SET EXERCISE:
Stop after the line containing "for Blender 4.5.": print each line exactly from the first line of the listing up to that point.

= = = =

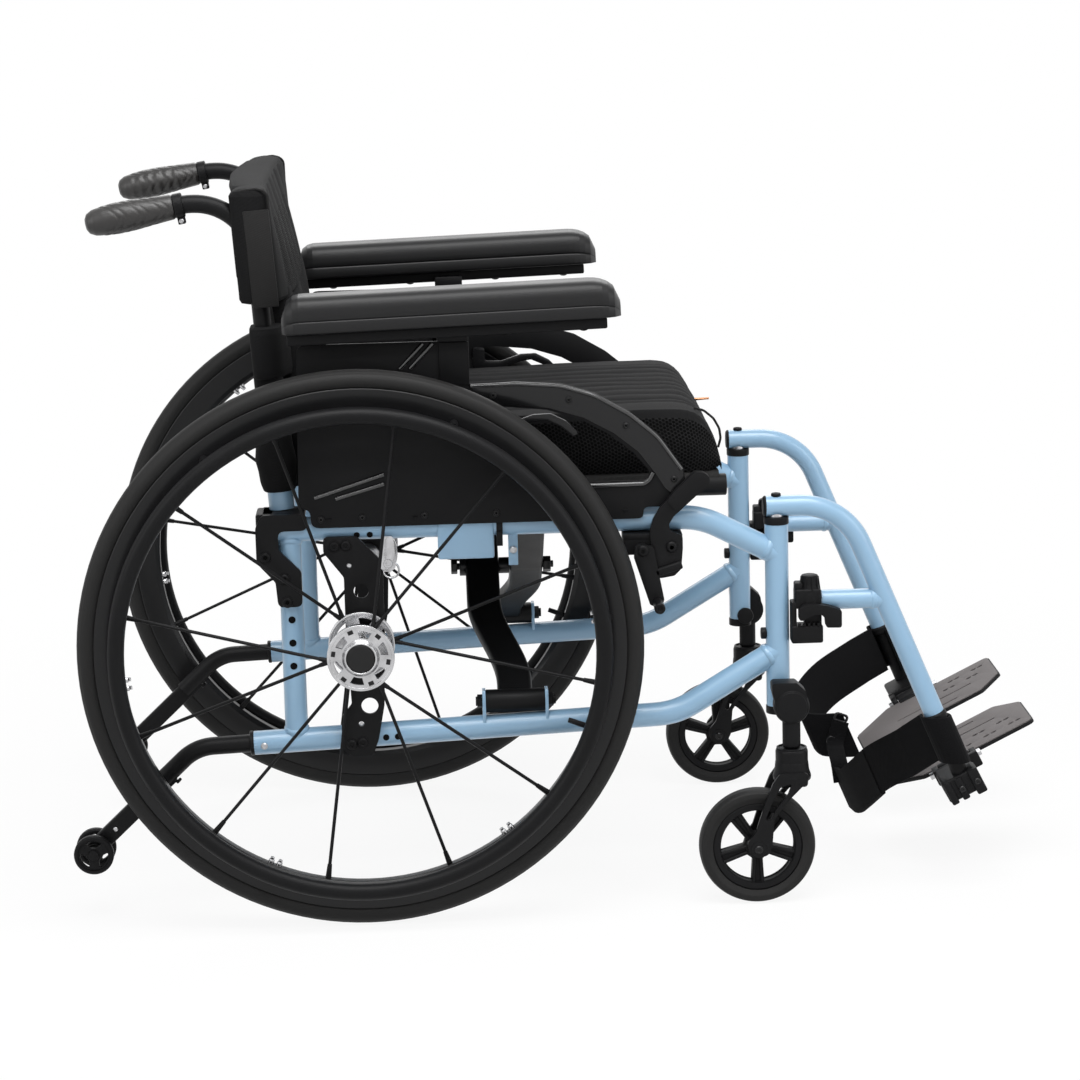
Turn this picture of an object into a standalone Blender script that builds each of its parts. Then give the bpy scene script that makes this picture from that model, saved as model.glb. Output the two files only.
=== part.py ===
"""Folding wheelchair with an X frame, for Blender 4.5.

Metres, +Z up, +X forward. The chair's right side is on -Y. While it is modelled, X is 0 at the rear
axles, Y is 0 in the middle and Z is 0 on the floor. The root empty then centres it on its own box.
Each right-hand piece is built once, and its left-hand twin is a mirrored copy of the mesh.
"""

from math import atan, atan2, cos, hypot, pi, radians, sin, tan

import bmesh
import bpy
from mathutils import Matrix, Vector

for old in list(bpy.data.objects):
    bpy.data.objects.remove(old)

# Clearances
GAP = 0.0003             # between pieces that touch on the real chair
RUN = 0.0005             # round a pin that turns in a hole

# Side frames, bent and welded from round tube. Their rails and posts place most of the chair.
FRAME_Y = 0.215
RAIL_RADIUS = 0.0127
POST_RADIUS = 0.0125
UPRIGHT_RADIUS = 0.0121
TUBE_OUT = max(RAIL_RADIUS, POST_RADIUS, UPRIGHT_RADIUS)  # what plates on the frame lie against
UPPER_RAIL_Z = 0.4145
UPRIGHT_X = -0.0726
POST_X = 0.440
POST_TOP = UPPER_RAIL_Z - 0.006
LOWER_RAIL_REAR = (-0.118, 0.185)
LOWER_RAIL_KNEE = (POST_X - 0.109, 0.2027)
LOWER_RAIL_FRONT_Z = 0.268
UPPER_RAIL_KNEE_X = POST_X - 0.080
UPPER_RAIL_DROP = 0.0418  # of its front end below its straight part
FRAME_BEND = 0.085
FRAME_HOLE_RADIUS = 0.0036
FRAME_HOLE_PITCH = 0.025

# Rear wheels
WHEEL_RADIUS = 0.295
WHEEL_STANDOFF = 0.055   # of the wheel's middle from the frame's
WHEEL_Y = FRAME_Y + WHEEL_STANDOFF
TYRE_WIDTH = 0.025
TYRE_HEIGHT = 0.0188     # over the rim's flanges
RIM_DEPTH = 0.0275
RIM_WIDTH = 0.0236
RIM_FLANGE_RADIUS = WHEEL_RADIUS - TYRE_HEIGHT
RIM_INNER_RADIUS = RIM_FLANGE_RADIUS - RIM_DEPTH
HANDRIM_RISE = 0.0033    # of its hoop over the rim's inner edge
HANDRIM_RADIUS = RIM_INNER_RADIUS + HANDRIM_RISE
HANDRIM_TUBE = 0.009
HANDRIM_OFFSET = 0.033
HANDRIM_TABS = 6
HUB_FLANGE_RADIUS = 0.035
HUB_FLANGE_SPACING = 0.062
HUB_FLANGE_THICK = 0.0045
HUB_BODY_RADIUS = 0.0125
HUB_CAP_RADIUS = 0.0155
AXLE_RADIUS = 0.0063
SPOKE_PAIRS = 6
SPOKE_RADIUS = 0.0020
SPOKE_SPREAD = radians(15)
SPOKE_PHASE = radians(65)
WHEEL_STEPS = 36

# Axle plate
AXLE_PLATE_THICK = 0.005
RECEIVER_RADIUS = 0.012

# Cross brace
PIVOT_X = 0.160
SLEEVE_RADIUS = 0.0122
SLEEVE_LENGTH = 0.063
PIVOT_CLEAR = 0.00164    # between the sleeve and the lower rail, at the sleeve's middle
RAIL_GRADE = (LOWER_RAIL_KNEE[1] - LOWER_RAIL_REAR[1]) / (LOWER_RAIL_KNEE[0] - LOWER_RAIL_REAR[0])
PIVOT_Z = (LOWER_RAIL_REAR[1] + (PIVOT_X - LOWER_RAIL_REAR[0]) * RAIL_GRADE
           + RAIL_RADIUS + SLEEVE_RADIUS + PIVOT_CLEAR)
CROSS_X = PIVOT_X - 0.00375
CROSS_Z = 0.325
ARM_WIDTH = 0.037
ARM_THICK = 0.014
ARM_SPACE = 0.0123
ARM_BEND_START = 0.030   # along the arm from its pivot
ARM_BEND_LENGTH = 0.140
PIVOT_BOLT_RADIUS = 0.005
TAB_THICK = 0.006
CROSS_BOLT_RADIUS = 0.004

# Seat rails, which the arms carry
SEAT_RAIL_INSET = 0.025  # from the frame's tubes
SEAT_RAIL_RISE = 0.0295  # over the upper rail
SEAT_RAIL_Y = FRAME_Y - SEAT_RAIL_INSET
SEAT_RAIL_Z = UPPER_RAIL_Z + SEAT_RAIL_RISE
SEAT_RAIL_RADIUS = 0.0115
SEAT_REAR = UPRIGHT_X + 0.0176
SEAT_FRONT = 0.390

# Front hangers
HANGER_RADIUS = 0.011
HANGER_RISE = 0.015      # over the post's top
HANGER_Z = POST_TOP + HANGER_RISE
HANGER_REAR_X = POST_X - 0.014
HANGER_REACH = 0.0715    # from the post to the bend
HANGER_KNEE_X = POST_X + HANGER_REACH
HANGER_SLOPE = radians(22.5)
HANGER_END_Z = 0.194
HANGER_BEND = 0.070
HANGER_BRACE_Z = 0.321
HANGER_BRACE_RADIUS = 0.0105
HANGER_PIN_RADIUS = 0.008
HANGER_PIN_LENGTH = 0.0585

# Footplates
PLATE_PITCH = radians(26.5)
PLATE_AHEAD = 0.053438   # of the hanger's end
PLATE_BELOW = 0.0625
PLATE_OUTER_Y = FRAME_Y - 0.066
PLATE_WIDTH = 0.109
PLATE_THICK = 0.005
PLATE_HINGE_OFFSET = 0.010
PLATE_PIN_RADIUS = 0.004

# Casters
CASTER_RADIUS = 0.062
STEM_X = POST_X + 0.011
STEM_Y = FRAME_Y + 0.0255
STEM_RADIUS = 0.0095
FORK_HEAD_RADIUS = 0.0172
FORK_TOP = 2 * CASTER_RADIUS + 0.0432
KNUCKLE_Z = FORK_TOP + 0.0463
KNUCKLE_RADIUS = 0.0185
POST_BOTTOM = KNUCKLE_Z - 0.0085
CASTER_TRAIL = 0.038
CASTER_WIDTH = 0.026
CASTER_TYRE_HEIGHT = 0.014
CASTER_RIM_RADIUS = CASTER_RADIUS - CASTER_TYRE_HEIGHT
CASTER_STEPS = 22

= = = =

TASK ANSWER:
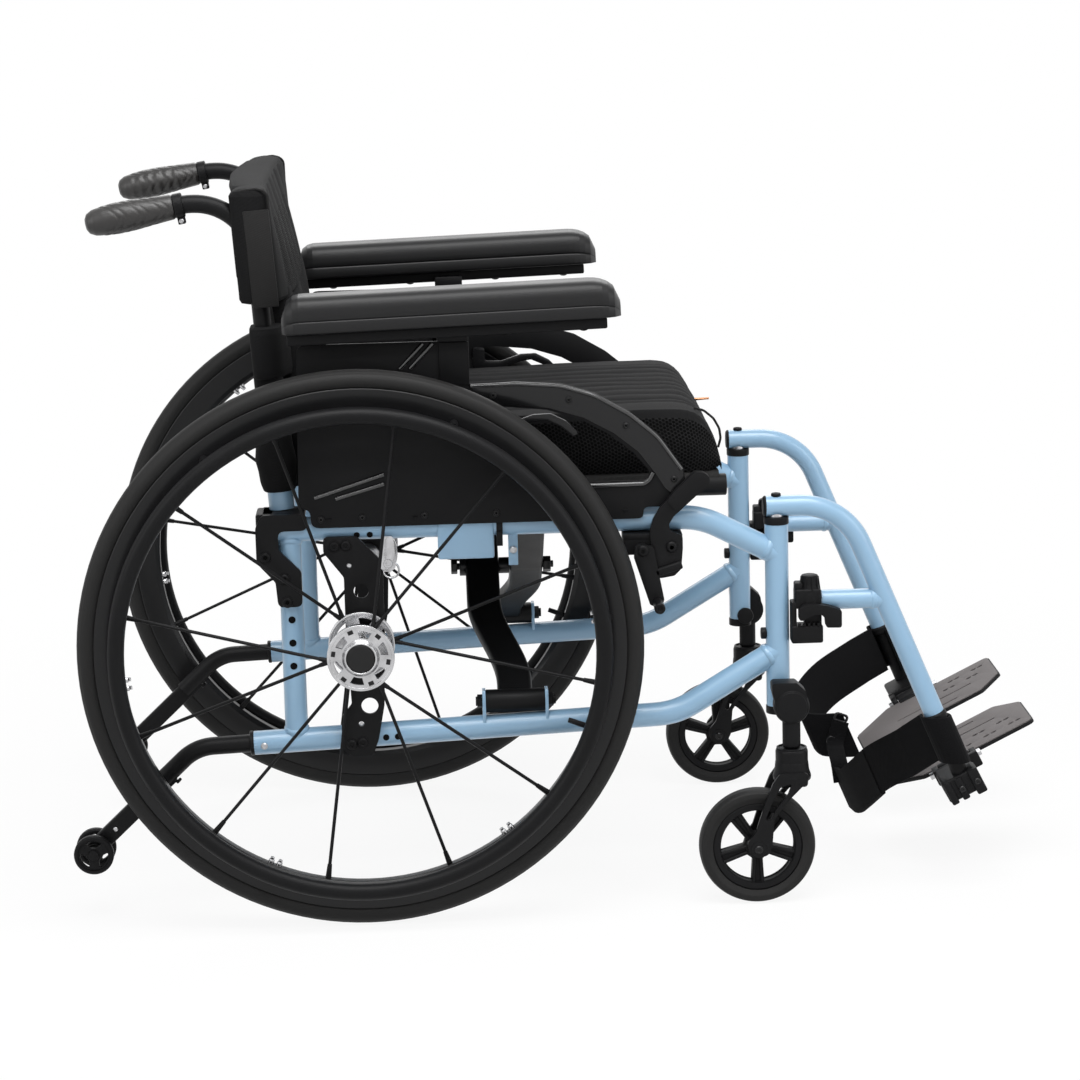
Turn this picture of an object into a standalone Blender script that builds each of its parts. Then give the bpy scene script that makes this picture from that model, saved as model.glb. Output the two files only.
=== part.py ===
"""Folding wheelchair with an X frame, for Blender 4.5.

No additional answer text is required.